- Leader: Ray Brown
- Founded: 2010
- Registered: June 2010
- Dissolved: 2021

Website
- www.advanceaustraliaparty.org.au

= Advance Australia Party (2010) =

The Advance Australia Party, formerly the Building Australia Party, was a minor political party in Australia, advocating the rights of the building industry. First registered in New South Wales, it achieved federal registration in June 2010, but was deregistered in May 2015. However, the party was still active for several years afterwards on a state level, sending out candidates for the New South Wales Hills Shire Council and Mayoral elections in 2017. The Advance Australia Party was deregistered on 13 August 2019.

The party was founded out of discontent with state and federal governments that push regulations which the founders of the Building Australia Party believe hold back the Australian building and building design industry. Its policies are centred on the building industry and housing affordability, but also include supporting a nurse-to-patient ratio in NSW and encouraging environmental sustainability.
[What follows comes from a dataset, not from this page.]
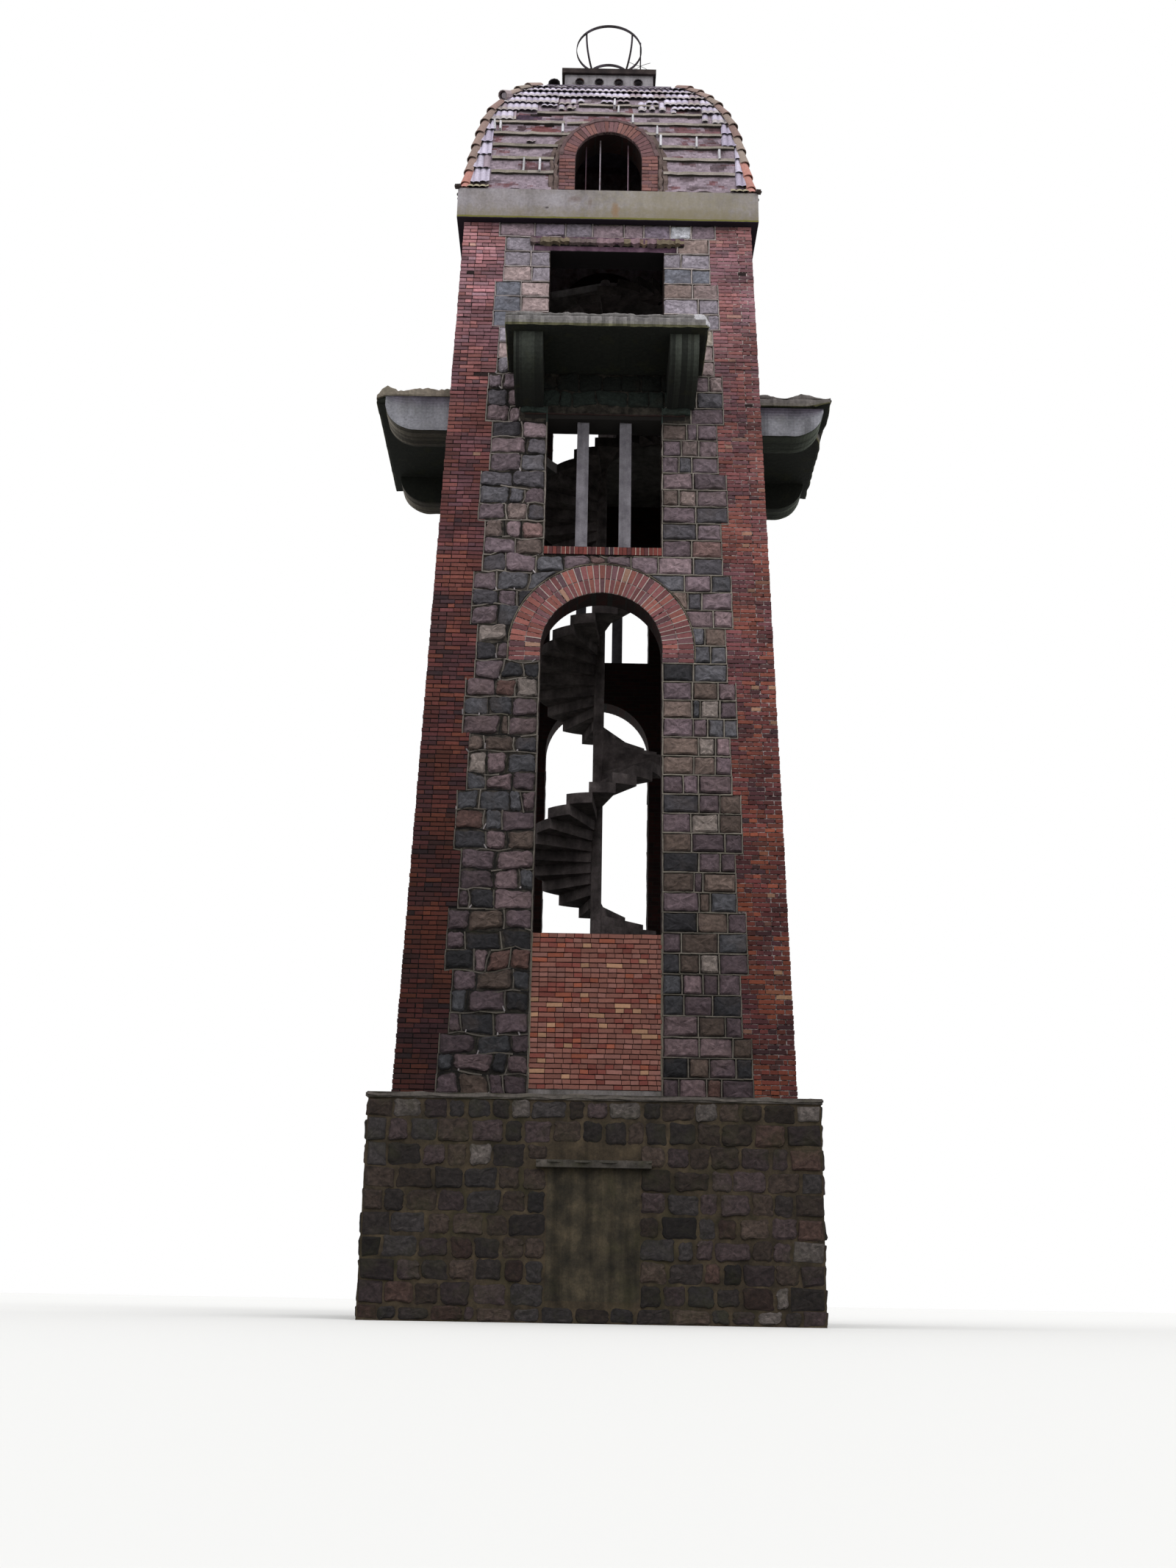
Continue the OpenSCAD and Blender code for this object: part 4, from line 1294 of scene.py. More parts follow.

At the 2010 federal election, the party nominated candidates for the Australian Senate in three states (New South Wales, Victoria, and South Australia), and also contested three House of Representatives seats: Bennelong, Greenway, and Macarthur, but did not receive enough votes to enter either house. It contested seats at the NSW State election in March 2011. The party contested at the 2013 federal election for senate seats in NSW, Victoria, Queensland, and South Australia, however they failed to win any seats.

The party is led by Raymond Brown, a building designer and the Past National President of the Building Designers Association of Australia. He has served as the Deputy Mayor of the Hills Shire Council and was a councillor between 1991 and 1995.

The party was involved in Glenn Druery's Minor Party Alliance (MPA) and the Alliance for Progress.